**TASK INSTRUCTIONS**
Report the number of lines in these entries that contain "names". Write only the number.

---- DATASET EXTRACT

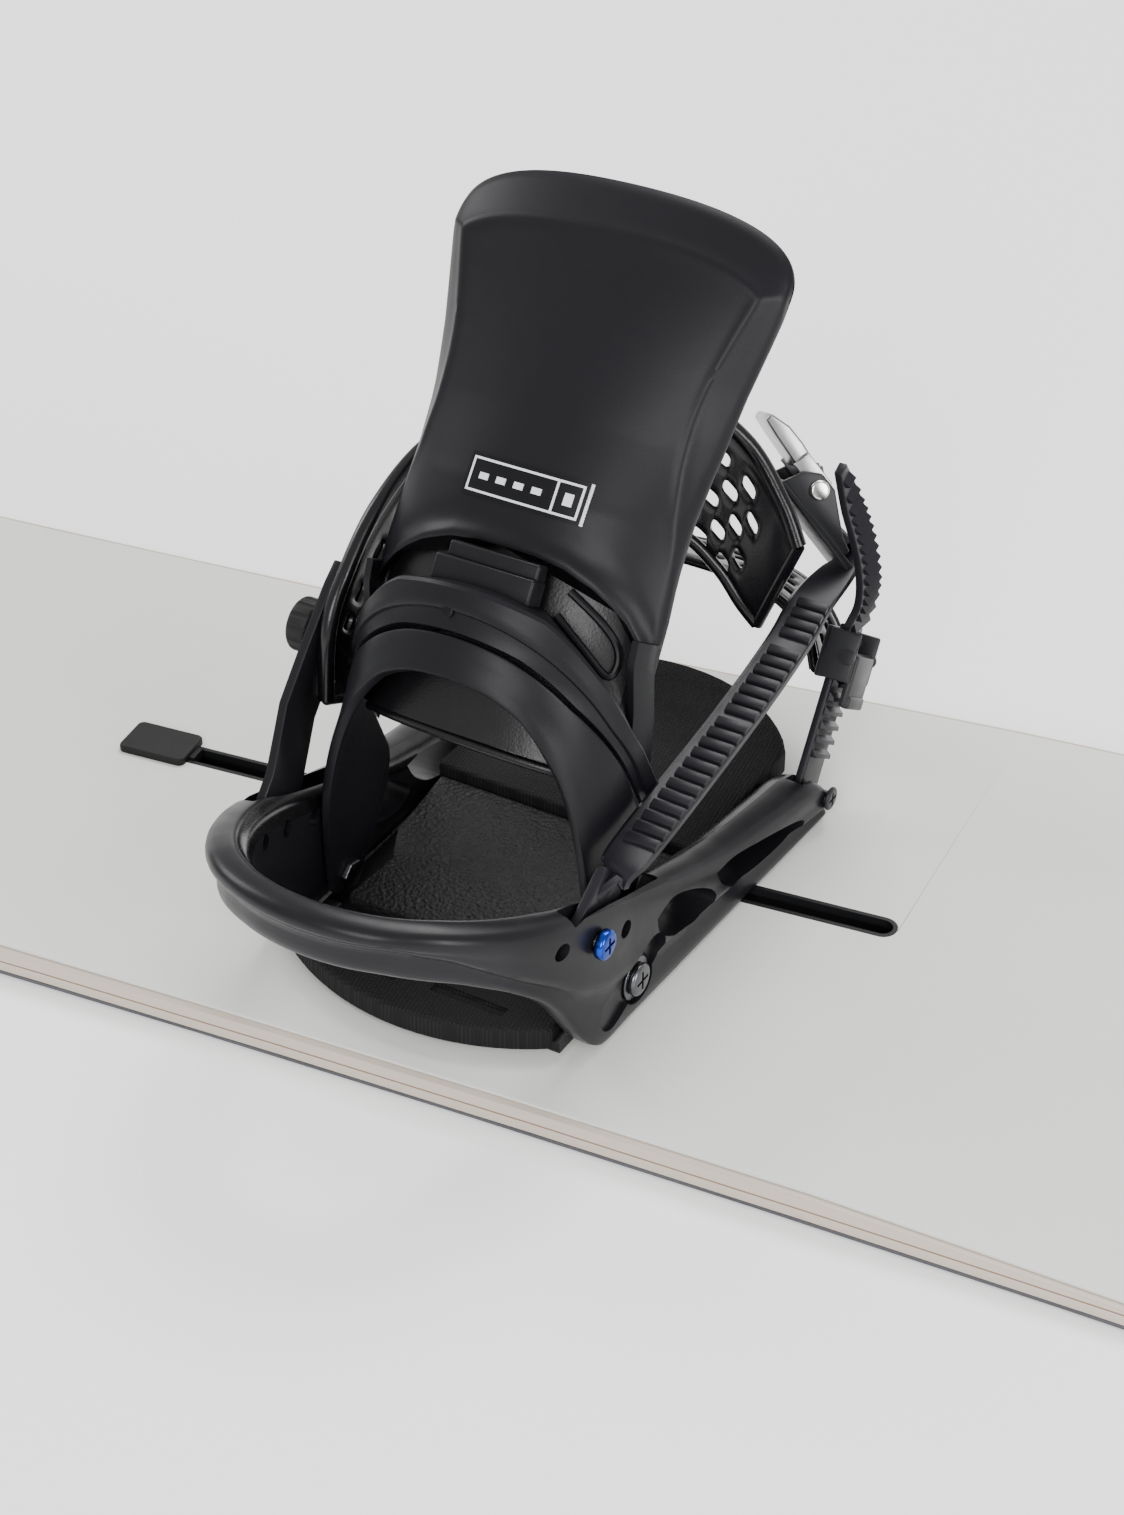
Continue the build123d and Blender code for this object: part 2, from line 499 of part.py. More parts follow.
def build_toe():
    eye_clearance = TOE_R + 0.06
    bar = ladder_bar(58.5, 17.0, 3.2, 14.0, 5.0, 1.8)
    bar -= plan_slab(Circle(eye_clearance), -5, 5)
    ladder = on_side(bar, TOE_X - 0.6, TOE_Y - 1, TOE_Z, TOE_ANGLE)
    stations, teeth = [], []
    for (here, width), (after, _) in zip(TOE_TIP, TOE_TIP[1:] + [(pt(63, 63.5, 149), 0)]):
        run = unit(after - here)
        across = unit(pt(1, 0, 0).cross(run))
        stations.append((here, across, unit(run.cross(across)), width, 3.0))
        for step in (2.5, 7.5):
            tooth = Plane(origin=here + run * step, x_dir=run, z_dir=unit(run.cross(across)))
            teeth.append(tooth * box(-1.2, 1.2, -0.32 * width, 0.32 * width, 1.0, 3.0))
    ladder += band(stations)
    for tooth in teeth[2:-2]:
        ladder += tooth
    write_pair(to_board(ladder), "toe_ladder")
    link = on_side(plan_slab(SlotOverall(62, 17), -1.6, 1.6), -TOE_X, *toe_point(22.5), TOE_ANGLE)
    link -= xrod(-70, -50, TOE_Y - 1, TOE_Z, eye_clearance)
    write_pair(to_board(link), "toe_link")
    tops = [pt(-58, 86, 44), pt(-50, 92, 56), pt(-28, 97, 64), pt(0, 98, 66), pt(28, 97, 64), pt(47, 92, 56), pt(54, 86, 46)]
    bottoms = [pt(-58, 110, 30), pt(-50, 120, 42), pt(-28, 128, 52), pt(0, 130, 54), pt(28, 128, 52),
               pt(47, 120, 42), pt(54, 110, 32)]
    write_pair(to_board(edge_band(tops, bottoms, 4.0)), "toe_strap")
    frame = box(57.0, 59.8, -11, 11, -9, 9)
    frame += box(57.0, 70, 9.2, 11, -9, 9) + box(57.0, 70, -11, -9.2, -9, 9)
    frame -= rod(pt(67.5, -20, 0), pt(0, 1, 0), 2.05, 40)
    lever = box(67.5, 70.5, -8.6, 8.6, -17, 1.5)
    lever += rod(pt(67.5, -12, 0), pt(0, 1, 0), 2.0, 24)
    place = Pos(0, *toe_point(TOE_BUCKLE_AT)) * Rot(-33, 0, 0)
    write_pair(to_board(place * frame), "toe_buckle")
    write_pair(to_board(place * lever), "toe_lever")


def build_strap_screws():
    screws = []
    for side in (-1, 1):
        for y, z, radius, x0, x1, head in ((ANCHOR_Y, ANCHOR_Z, ANCHOR_R, 51.5, 62.6, 5.0),
                                           (TOE_Y - 1, TOE_Z, TOE_R, 57.6, 71.1, 4.5)):
            shank = sorted((side * x0, side * x1))
            cap = sorted((side * x1, side * (x1 + 4)))
            screws.append(xrod(*shank, y, z, radius) + xrod(*cap, y, z, head))
    write_pair(to_board(Compound(screws)), "strap_screws")


build_board()
build_mount()
build_baseplate()
build_pads()
build_highback()
build_ankle()
build_toe()
build_strap_screws()
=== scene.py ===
import json
from math import atan2, copysign, cos, exp, hypot, pi, radians, sin, sqrt

import bmesh
import bpy
from mathutils import Matrix, Vector


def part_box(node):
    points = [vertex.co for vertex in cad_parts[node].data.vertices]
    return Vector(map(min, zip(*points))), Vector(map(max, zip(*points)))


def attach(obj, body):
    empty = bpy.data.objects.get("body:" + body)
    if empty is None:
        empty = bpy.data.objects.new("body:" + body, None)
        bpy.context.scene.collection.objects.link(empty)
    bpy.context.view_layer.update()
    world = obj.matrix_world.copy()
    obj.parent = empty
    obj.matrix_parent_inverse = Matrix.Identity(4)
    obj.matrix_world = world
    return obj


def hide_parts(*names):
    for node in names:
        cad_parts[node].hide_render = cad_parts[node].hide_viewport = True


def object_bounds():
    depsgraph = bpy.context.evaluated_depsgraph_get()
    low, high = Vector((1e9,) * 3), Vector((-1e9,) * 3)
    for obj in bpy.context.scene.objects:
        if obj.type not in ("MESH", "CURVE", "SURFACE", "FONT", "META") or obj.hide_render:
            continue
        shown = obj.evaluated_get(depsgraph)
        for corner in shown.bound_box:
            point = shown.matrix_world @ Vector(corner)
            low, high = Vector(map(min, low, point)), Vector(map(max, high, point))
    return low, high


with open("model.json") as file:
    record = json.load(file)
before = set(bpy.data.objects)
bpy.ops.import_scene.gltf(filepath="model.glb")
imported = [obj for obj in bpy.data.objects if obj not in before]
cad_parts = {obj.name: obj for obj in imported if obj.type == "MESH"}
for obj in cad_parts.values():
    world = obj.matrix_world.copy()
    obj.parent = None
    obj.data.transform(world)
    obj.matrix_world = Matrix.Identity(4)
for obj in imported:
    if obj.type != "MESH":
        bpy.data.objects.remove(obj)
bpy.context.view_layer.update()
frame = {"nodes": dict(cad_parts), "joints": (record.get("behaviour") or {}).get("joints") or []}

# A snowboard with two strap bindings. Each binding piece is modelled once, for the
# right foot, in millimetres in the binding's own frame (x across, y to the toes, z up
# from the topsheet), then placed in the shared frame and mirrored for the left foot.
MM = 0.001
joints = {j["name"]: j for j in frame["joints"]}
fold_axis = joints["right_highback_fold"]["axis"]
TOE_OUT = atan2(-fold_axis[1], fold_axis[0])
HINGE = Vector((0, -53, 13))             # highback hinge in the binding frame
turn = Matrix.Rotation(-TOE_OUT, 4, "Z")
origin = Vector(joints["right_highback_fold"]["pos_m"]) - turn @ (HINGE * MM)
TO_FRAME = Matrix.Translation(origin) @ turn @ Matrix.Scale(MM, 4)
FLIP = Matrix.Scale(-1, 4, (1, 0, 0))
BOARD_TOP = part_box("channel_rails")[1][2]


# ---- small maths ----
def mix(a, b, t):
    return a + (b - a) * t


def basis(x, y, z, origin):
    """Matrix with the given axes and origin."""
    return Matrix(((*x, 0), (*y, 0), (*z, 0), (*origin, 1))).transposed()


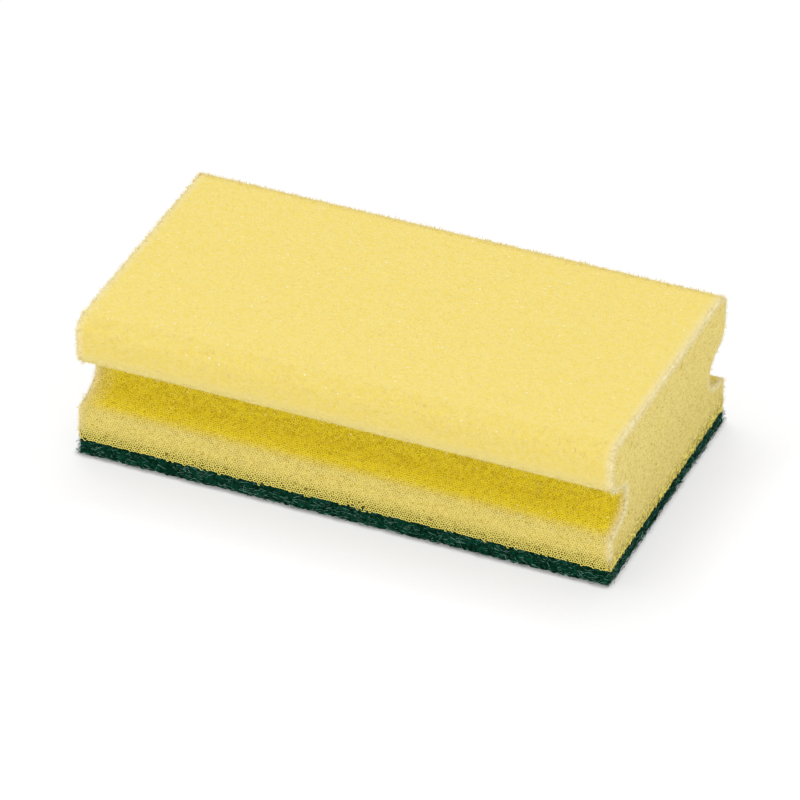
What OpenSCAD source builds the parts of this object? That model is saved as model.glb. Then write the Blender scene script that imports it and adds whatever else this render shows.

--------

**REPLY**
2